There was broad agreement between the parties’ experts that the Master was justified in leaving the berth on safety grounds on 31 March. The key issue was whether the Master’s decision not to return to the berth put the Owners in breach of charter because the Vessel could have safely reached the berth and discharged the cargo always safely afloat.
The Charterers counterclaimed for the lightering costs. It was agreed that this claim would stand and fall with the claim for the Owners’ breach of charter.
The Commercial Court decision
The Court found that the NOR was valid as free pratique had been granted. On the facts, the port operated a free pratique by default system; had there been an issue, the decision not to grant free pratique would have been communicated.
NMM was, therefore, fully justified in its refusal to grant a waiver to allow the Vessel to berth on 1 April. As such, the Owners’ claim for demurrage succeeded in full and the Charterers’ counterclaim for lightering costs failed.
In reaching this decision, the Court emphasised the following:-
- The terms of the charter underline the importance of operating the Vessel safely and the importance attached to the Master’s decisions in this regard. Although clause 3(1) of the standard Shellvoy6 form requests the Vessel to proceed with “utmost despatch”, this is qualified by the requirement to remain safely afloat. Likewise, the Owners’ obligation to comply with voyage instructions in (amended) clause 3(2) is not absolute: it is subject to such orders being safe.
- The Vessel’s Q88, setting out the description of the Vessel and UKC policy, is integral to the charter and the requirement for a waiver to deviate from the UKC policy underlines its importance.
- If time is to be suspended for demurrage purposes, the charterer needs to establish some ‘fault’ on the owner’s part, irrespective of the terms of the charter. Where an owner acts in a way authorised by the charter, it is difficult to see how they will be at fault. Actions set out in the charter are clearly in the contemplation of the parties. The operating rules governing the decisions made by the Master are agreed to by the charterer when signing up to the voyage.
On the facts, there was no fault on the part of the Owners, the Master or NMM and the terms of the charter were complied with. NMM’s decision was the function of an analysis of risk.
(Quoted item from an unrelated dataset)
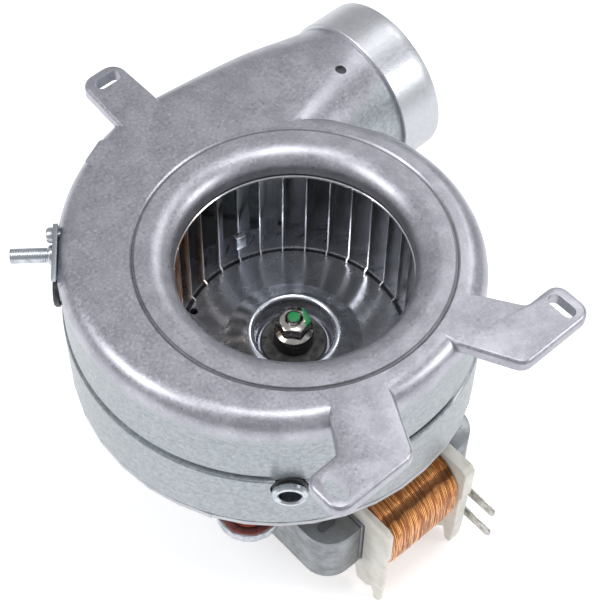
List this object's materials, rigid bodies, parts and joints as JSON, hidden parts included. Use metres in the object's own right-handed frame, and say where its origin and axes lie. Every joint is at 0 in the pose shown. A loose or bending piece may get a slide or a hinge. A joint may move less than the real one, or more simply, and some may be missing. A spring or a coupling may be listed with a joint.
{
  "type": "boiler flue extractor fan",
  "caption": "Centrifugal flue gas extractor fan: cast aluminium volute with slotted lugs and round outlet, stainless blower wheel and shaded-pole motor on silicone mounts.",
  "frame": {"origin": "on the shaft's axis, in the plane of the lugs' seating faces, at the centre of the inlet", "axes": "+Z out of the inlet along the shaft, +X out of the outlet spigot, +Y towards the single lug"},
  "size_m": [0.1685, 0.1846, 0.121],
  "materials": {
    "cast_aluminium": "as cast",
    "cover_aluminium": "satin",
    "stainless": "bright",
    "polished_disc": "polished",
    "zinc_plated": "satin",
    "bright_nut": "bright",
    "ground_steel": "ground, green paint on its tip",
    "laminated_steel": "varnished",
    "rotor_alloy": "as cast",
    "bridge_alloy": "as cast",
    "sintered_bronze": "sintered",
    "copper": "enamelled wire",
    "white_nylon": "moulded",
    "tinned_brass": "tinned",
    "red_silicone": "moulded",
    "black_rubber": "moulded",
    "dark_steel": "blackened"
  },
  "bodies": {
    "fan_frame": {"volute_housing": "cast_aluminium", "rear_cover": "cover_aluminium", "cover_screw_1": "zinc_plated", "cover_screw_2": "zinc_plated", "cover_screw_3": "zinc_plated", "cover_screw_4": "zinc_plated", "pressure_tap": "zinc_plated", "tap_seal": "black_rubber", "blanking_plug": "dark_steel", "stud_bracket": "zinc_plated", "fixing_stud": "zinc_plated", "bracket_screw": "zinc_plated", "stator_core": "laminated_steel", "shading_ring_1": "copper", "shading_ring_2": "copper", "coil_leg": "laminated_steel", "bobbin": "white_nylon", "coil": "copper", "terminal_1": "tinned_brass", "terminal_2": "tinned_brass", "lower_bridge": "bridge_alloy", "upper_bearing": "sintered_bronze", "lower_bearing": "sintered_bronze", "upper_thrust_washer": "white_nylon", "lower_thrust_washer": "white_nylon", "motor_bracket": "zinc_plated", "through_bolt_1": "zinc_plated", "through_bolt_2": "zinc_plated", "bolt_nut_1": "zinc_plated", "bolt_nut_2": "zinc_plated", "mount_grommet_1": "red_silicone", "mount_grommet_2": "red_silicone", "mount_grommet_3": "red_silicone", "mount_screw_1": "zinc_plated", "mount_screw_2": "zinc_plated", "mount_screw_3": "zinc_plated"},
    "rotor": {"shaft": "ground_steel", "rotor_core": "rotor_alloy", "impeller_back_disc": "polished_disc", "impeller_blade_cage": "stainless", "hub_plate": "dark_steel", "hub_bush": "black_rubber", "flange_nut": "bright_nut", "balance_clip": "zinc_plated"}
  },
  "joints": [
    {"name": "rotor_spin", "type": "hinge", "parent": "fan_frame", "child": "rotor", "pos_m": [0, 0, 0], "axis": [0, 0, 1], "continuous": true}
  ]
}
It was not clear why the Terminal advised that it was once again able to discharge at a higher rate on 1 April when circumstances had seemingly not changed. As such, the Owners could not be satisfied that the Vessel could discharge ‘always safely afloat’: the safety margins were too slim and the risks too great. The decision not to berth was made in compliance with clause 3(1).
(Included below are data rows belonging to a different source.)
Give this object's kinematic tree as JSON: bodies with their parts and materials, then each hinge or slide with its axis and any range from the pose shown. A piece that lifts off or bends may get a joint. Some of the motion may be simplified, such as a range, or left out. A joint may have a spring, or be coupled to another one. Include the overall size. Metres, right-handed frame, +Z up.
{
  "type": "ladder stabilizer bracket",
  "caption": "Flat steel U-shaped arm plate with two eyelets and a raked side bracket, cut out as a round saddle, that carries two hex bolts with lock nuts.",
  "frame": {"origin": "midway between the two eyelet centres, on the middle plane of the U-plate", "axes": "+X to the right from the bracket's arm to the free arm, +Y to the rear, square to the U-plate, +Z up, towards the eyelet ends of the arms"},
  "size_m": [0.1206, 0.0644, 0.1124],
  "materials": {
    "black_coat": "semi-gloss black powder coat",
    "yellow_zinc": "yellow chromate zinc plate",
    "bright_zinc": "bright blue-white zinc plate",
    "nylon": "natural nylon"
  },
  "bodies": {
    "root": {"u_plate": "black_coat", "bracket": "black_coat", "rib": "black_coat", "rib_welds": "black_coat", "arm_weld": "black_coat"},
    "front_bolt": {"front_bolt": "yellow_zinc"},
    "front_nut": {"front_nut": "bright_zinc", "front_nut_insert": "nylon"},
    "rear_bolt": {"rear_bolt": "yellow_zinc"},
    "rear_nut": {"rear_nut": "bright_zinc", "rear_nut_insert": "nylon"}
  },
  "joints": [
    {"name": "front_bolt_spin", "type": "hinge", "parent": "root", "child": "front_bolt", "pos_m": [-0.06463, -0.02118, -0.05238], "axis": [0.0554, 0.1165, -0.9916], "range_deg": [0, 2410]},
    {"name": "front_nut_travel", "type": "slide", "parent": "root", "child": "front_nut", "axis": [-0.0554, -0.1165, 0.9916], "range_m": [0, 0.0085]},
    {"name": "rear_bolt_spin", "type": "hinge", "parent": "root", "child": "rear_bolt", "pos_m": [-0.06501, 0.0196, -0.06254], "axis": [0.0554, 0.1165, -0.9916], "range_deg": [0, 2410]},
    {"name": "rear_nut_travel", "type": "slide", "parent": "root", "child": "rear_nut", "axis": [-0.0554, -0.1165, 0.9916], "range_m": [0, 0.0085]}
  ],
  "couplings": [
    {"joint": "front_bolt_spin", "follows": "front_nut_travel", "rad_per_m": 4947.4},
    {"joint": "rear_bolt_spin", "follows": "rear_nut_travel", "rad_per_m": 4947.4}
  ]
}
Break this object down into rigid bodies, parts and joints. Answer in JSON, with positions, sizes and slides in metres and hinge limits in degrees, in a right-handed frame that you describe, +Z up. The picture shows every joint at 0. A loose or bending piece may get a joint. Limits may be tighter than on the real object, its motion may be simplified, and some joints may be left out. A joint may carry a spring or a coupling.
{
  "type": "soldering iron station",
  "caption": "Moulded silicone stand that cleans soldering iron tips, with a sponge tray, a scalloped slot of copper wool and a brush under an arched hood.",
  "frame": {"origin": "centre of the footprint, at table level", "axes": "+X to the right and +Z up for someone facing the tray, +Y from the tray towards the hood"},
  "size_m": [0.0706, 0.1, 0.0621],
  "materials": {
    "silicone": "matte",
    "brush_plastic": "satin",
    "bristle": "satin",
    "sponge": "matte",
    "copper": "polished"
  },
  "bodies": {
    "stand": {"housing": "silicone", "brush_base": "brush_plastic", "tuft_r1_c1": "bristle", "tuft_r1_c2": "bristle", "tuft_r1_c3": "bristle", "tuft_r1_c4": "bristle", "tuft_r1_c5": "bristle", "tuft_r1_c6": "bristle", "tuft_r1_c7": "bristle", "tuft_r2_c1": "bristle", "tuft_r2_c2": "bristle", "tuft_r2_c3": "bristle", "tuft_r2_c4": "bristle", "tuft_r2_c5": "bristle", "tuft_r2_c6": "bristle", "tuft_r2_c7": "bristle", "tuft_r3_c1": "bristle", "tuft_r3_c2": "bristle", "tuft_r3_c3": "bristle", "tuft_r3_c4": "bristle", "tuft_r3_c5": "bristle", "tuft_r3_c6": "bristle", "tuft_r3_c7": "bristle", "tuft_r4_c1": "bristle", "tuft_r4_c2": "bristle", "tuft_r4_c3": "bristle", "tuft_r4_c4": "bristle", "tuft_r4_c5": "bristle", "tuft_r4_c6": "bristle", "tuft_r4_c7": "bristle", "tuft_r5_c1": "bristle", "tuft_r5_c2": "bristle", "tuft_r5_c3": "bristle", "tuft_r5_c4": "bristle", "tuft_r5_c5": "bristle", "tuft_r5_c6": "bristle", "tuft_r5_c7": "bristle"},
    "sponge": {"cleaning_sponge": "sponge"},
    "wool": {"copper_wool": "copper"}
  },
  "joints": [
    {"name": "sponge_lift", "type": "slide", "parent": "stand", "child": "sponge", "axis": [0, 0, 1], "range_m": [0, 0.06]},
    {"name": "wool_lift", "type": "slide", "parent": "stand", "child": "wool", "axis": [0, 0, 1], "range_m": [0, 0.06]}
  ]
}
Although no finding was necessary, the Court did comment that the Charterers would almost certainly have been in breach of Clause 4 of Shelltime6 (“Charterers shall exercise due diligence to order the vessel only to ports and berths which are safe for the vessel”) if it had ordered the vessel to berth.
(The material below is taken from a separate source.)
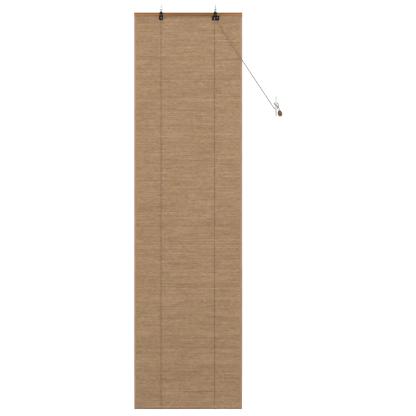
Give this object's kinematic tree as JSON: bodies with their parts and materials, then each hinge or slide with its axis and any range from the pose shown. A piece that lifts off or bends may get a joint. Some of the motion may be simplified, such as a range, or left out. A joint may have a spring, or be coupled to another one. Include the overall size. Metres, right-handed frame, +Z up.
{
  "type": "roll-up blind",
  "caption": "Woven bamboo blind that rolls up from the bottom on two lift cords, hung from screw hooks, with a pull cord wound on a wall cleat.",
  "frame": {"origin": "on the ceiling plane, midway between the two screw hooks", "axes": "+X along the battens, to the right seen from the room; +Y away from the room, towards the window; +Z up"},
  "size_m": [0.8214, 0.0532, 2.2493],
  "materials": {
    "bamboo": "fine split bamboo splints, matte, colour varying from splint to splint",
    "batten_wood": "orange-brown stained wood, satin varnish, fine grain along its length",
    "rod_wood": "red-brown stained rod, satin",
    "tassel_wood": "dark brown varnished turned wood",
    "bead_wood": "pinkish brown bead, satin",
    "grey_cap": "grey plastic end cap",
    "steel": "bright plated steel",
    "black_metal": "black lacquered steel, satin",
    "black_plastic": "black moulded plastic",
    "white_plastic": "pale grey moulded plastic wheel",
    "clear_plastic": "clear moulded plastic with a faint green tint",
    "cord": "twisted beige-brown cotton cord"
  },
  "bodies": {
    "root": {"hook_left": "steel", "hook_right": "steel", "cleat": "clear_plastic", "cleat_screw_upper": "steel", "cleat_screw_lower": "steel", "pull_cord": "cord"},
    "head": {"batten_front": "batten_wood", "batten_rear": "batten_wood", "mat_top": "bamboo", "hanger_loop_left": "black_metal", "hanger_loop_right": "black_metal", "bracket_left": "black_metal", "bracket_right": "black_metal", "bracket_screw_left": "steel", "bracket_screw_right": "steel", "block_left": "black_plastic", "block_right": "black_plastic", "axle_left": "steel", "axle_right": "steel", "axle_roller": "steel", "cross_cord": "cord", "lift_cord_left": "cord", "lift_cord_right": "cord"},
    "sheave_left": {"sheave_left": "white_plastic"},
    "sheave_right": {"sheave_right": "white_plastic"},
    "roller_right": {"roller_right": "black_plastic"},
    "tassel": {"tassel": "tassel_wood", "tassel_bead": "bead_wood"},
    "mat_24": {"mat_24": "bamboo"},
    "mat_23": {"mat_23": "bamboo"},
    "mat_22": {"mat_22": "bamboo"},
    "mat_21": {"mat_21": "bamboo"},
    "mat_20": {"mat_20": "bamboo"},
    "mat_19": {"mat_19": "bamboo"},
    "mat_18": {"mat_18": "bamboo"},
    "mat_17": {"mat_17": "bamboo"},
    "mat_16": {"mat_16": "bamboo"},
    "mat_15": {"mat_15": "bamboo"},
    "mat_14": {"mat_14": "bamboo"},
    "mat_13": {"mat_13": "bamboo"},
    "mat_12": {"mat_12": "bamboo"},
    "mat_11": {"mat_11": "bamboo"},
    "mat_10": {"mat_10": "bamboo"},
    "mat_09": {"mat_09": "bamboo"},
    "mat_08": {"mat_08": "bamboo"},
    "mat_07": {"mat_07": "bamboo"},
    "mat_06": {"mat_06": "bamboo"},
    "mat_05": {"mat_05": "bamboo"},
    "mat_04": {"mat_04": "bamboo"},
    "mat_03": {"mat_03": "bamboo"},
    "mat_02": {"mat_02": "bamboo"},
    "mat_01": {"mat_01": "bamboo", "bottom_rod": "rod_wood", "rod_cap_left": "grey_cap", "rod_cap_right": "grey_cap"}
  },
  "joints": [
    {"name": "head_swing", "type": "hinge", "parent": "root", "child": "head", "pos_m": [0, 0, -0.0131], "axis": [1, 0, 0], "range_deg": [-12, 12], "deforming": ["pull_cord"]},
    {"name": "sheave_left_spin", "type": "hinge", "parent": "head", "child": "sheave_left", "pos_m": [-0.1505, 0.004, -0.0515], "axis": [0, 1, 0], "continuous": true},
    {"name": "sheave_right_spin", "type": "hinge", "parent": "head", "child": "sheave_right", "pos_m": [0.146, 0.0044, -0.0545], "axis": [1, 0, 0], "continuous": true},
    {"name": "roller_right_spin", "type": "hinge", "parent": "head", "child": "roller_right", "pos_m": [0.1615, 0.0017, -0.0525], "axis": [0, 1, 0], "continuous": true},
    {"name": "tassel_swing", "type": "hinge", "parent": "root", "child": "tassel", "pos_m": [0.503, -0.0015, -0.5575], "axis": [1, 0, 0], "range_deg": [-20, 20]},
    {"name": "mat_fold_01", "type": "hinge", "parent": "mat_02", "child": "mat_01", "pos_m": [0, 0.0137, -2.16387], "axis": [1, 0, 0], "range_deg": [0, 90], "deforming": ["lift_cord_left", "lift_cord_right"]},
    {"name": "mat_fold_02", "type": "hinge", "parent": "mat_03", "child": "mat_02", "pos_m": [0, 0.0137, -2.10544], "axis": [1, 0, 0], "range_deg": [0, 90], "deforming": ["lift_cord_left", "lift_cord_right"]},
    {"name": "mat_fold_03", "type": "hinge", "parent": "mat_04", "child": "mat_03", "pos_m": [0, 0.0137, -2.04201], "axis": [1, 0, 0], "range_deg": [0, 90], "deforming": ["lift_cord_left", "lift_cord_right"]},
    {"name": "mat_fold_04", "type": "hinge", "parent": "mat_05", "child": "mat_04", "pos_m": [0, 0.0137, -1.97858], "axis": [1, 0, 0], "range_deg": [0, 90], "deforming": ["lift_cord_left", "lift_cord_right"]},
    {"name": "mat_fold_05", "type": "hinge", "parent": "mat_06", "child": "mat_05", "pos_m": [0, 0.0137, -1.91015], "axis": [1, 0, 0], "range_deg": [0, 90], "deforming": ["lift_cord_left", "lift_cord_right"]},
    {"name": "mat_fold_06", "type": "hinge", "parent": "mat_07", "child": "mat_06", "pos_m": [0, 0.0137, -1.84173], "axis": [1, 0, 0], "range_deg": [0, 90], "deforming": ["lift_cord_left", "lift_cord_right"]},
    {"name": "mat_fold_07", "type": "hinge", "parent": "mat_08", "child": "mat_07", "pos_m": [0, 0.0137, -1.7683], "axis": [1, 0, 0], "range_deg": [0, 90], "deforming": ["lift_cord_left", "lift_cord_right"]},
    {"name": "mat_fold_08", "type": "hinge", "parent": "mat_09", "child": "mat_08", "pos_m": [0, 0.0137, -1.69487], "axis": [1, 0, 0], "range_deg": [0, 90], "deforming": ["lift_cord_left", "lift_cord_right"]},
    {"name": "mat_fold_09", "type": "hinge", "parent": "mat_10", "child": "mat_09", "pos_m": [0, 0.0137, -1.61644], "axis": [1, 0, 0], "range_deg": [0, 90], "deforming": ["lift_cord_left", "lift_cord_right"]},
    {"name": "mat_fold_10", "type": "hinge", "parent": "mat_11", "child": "mat_10", "pos_m": [0, 0.0137, -1.53801], "axis": [1, 0, 0], "range_deg": [0, 90], "deforming": ["lift_cord_left", "lift_cord_right"]},
    {"name": "mat_fold_11", "type": "hinge", "parent": "mat_12", "child": "mat_11", "pos_m": [0, 0.0137, -1.45458], "axis": [1, 0, 0], "range_deg": [0, 90], "deforming": ["lift_cord_left", "lift_cord_right"]},
    {"name": "mat_fold_12", "type": "hinge", "parent": "mat_13", "child": "mat_12", "pos_m": [0, 0.0137, -1.37115], "axis": [1, 0, 0], "range_deg": [0, 90], "deforming": ["lift_cord_left", "lift_cord_right"]},
    {"name": "mat_fold_13", "type": "hinge", "parent": "mat_14", "child": "mat_13", "pos_m": [0, 0.0137, -1.28272], "axis": [1, 0, 0], "range_deg": [0, 90], "deforming": ["lift_cord_left", "lift_cord_right"]},
    {"name": "mat_fold_14", "type": "hinge", "parent": "mat_15", "child": "mat_14", "pos_m": [0, 0.0137, -1.19429], "axis": [1, 0, 0], "range_deg": [0, 90], "deforming": ["lift_cord_left", "lift_cord_right"]},
    {"name": "mat_fold_15", "type": "hinge", "parent": "mat_16", "child": "mat_15", "pos_m": [0, 0.0137, -1.10086], "axis": [1, 0, 0], "range_deg": [0, 90], "deforming": ["lift_cord_left", "lift_cord_right"]},
    {"name": "mat_fold_16", "type": "hinge", "parent": "mat_17", "child": "mat_16", "pos_m": [0, 0.0137, -1.00743], "axis": [1, 0, 0], "range_deg": [0, 90], "deforming": ["lift_cord_left", "lift_cord_right"]},
    {"name": "mat_fold_17", "type": "hinge", "parent": "mat_18", "child": "mat_17", "pos_m": [0, 0.0137, -0.909], "axis": [1, 0, 0], "range_deg": [0, 90], "deforming": ["lift_cord_left", "lift_cord_right"]},
    {"name": "mat_fold_18", "type": "hinge", "parent": "mat_19", "child": "mat_18", "pos_m": [0, 0.0137, -0.81058], "axis": [1, 0, 0], "range_deg": [0, 90], "deforming": ["lift_cord_left", "lift_cord_right"]},
    {"name": "mat_fold_19", "type": "hinge", "parent": "mat_20", "child": "mat_19", "pos_m": [0, 0.0137, -0.70715], "axis": [1, 0, 0], "range_deg": [0, 90], "deforming": ["lift_cord_left", "lift_cord_right"]},
    {"name": "mat_fold_20", "type": "hinge", "parent": "mat_21", "child": "mat_20", "pos_m": [0, 0.0137, -0.60372], "axis": [1, 0, 0], "range_deg": [0, 90], "deforming": ["lift_cord_left", "lift_cord_right"]},
    {"name": "mat_fold_21", "type": "hinge", "parent": "mat_22", "child": "mat_21", "pos_m": [0, 0.0137, -0.49529], "axis": [1, 0, 0], "range_deg": [0, 90], "deforming": ["lift_cord_left", "lift_cord_right"]},
    {"name": "mat_fold_22", "type": "hinge", "parent": "mat_23", "child": "mat_22", "pos_m": [0, 0.0137, -0.38686], "axis": [1, 0, 0], "range_deg": [0, 90], "deforming": ["lift_cord_left", "lift_cord_right"]},
    {"name": "mat_fold_23", "type": "hinge", "parent": "mat_24", "child": "mat_23", "pos_m": [0, 0.0137, -0.27343], "axis": [1, 0, 0], "range_deg": [0, 90], "deforming": ["lift_cord_left", "lift_cord_right"]},
    {"name": "mat_fold_24", "type": "hinge", "parent": "head", "child": "mat_24", "pos_m": [0, 0.0137, -0.16], "axis": [1, 0, 0], "range_deg": [0, 90], "deforming": ["lift_cord_left", "lift_cord_right"]}
  ]
}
The courts will rarely want to interfere with any decision made by a Master when he is making a call over the safety of the vessel and the berth. So long as that decision is made while ‘on the horns of a dilemma’, there will be a reluctance to find that any safety-related decision reached was unreasonable.
In this case, there was little doubt in the Court’s mind that NCC was justified in refusing to issue the UKC waiver in circumstances where the risk had been properly analysed and found to be too great.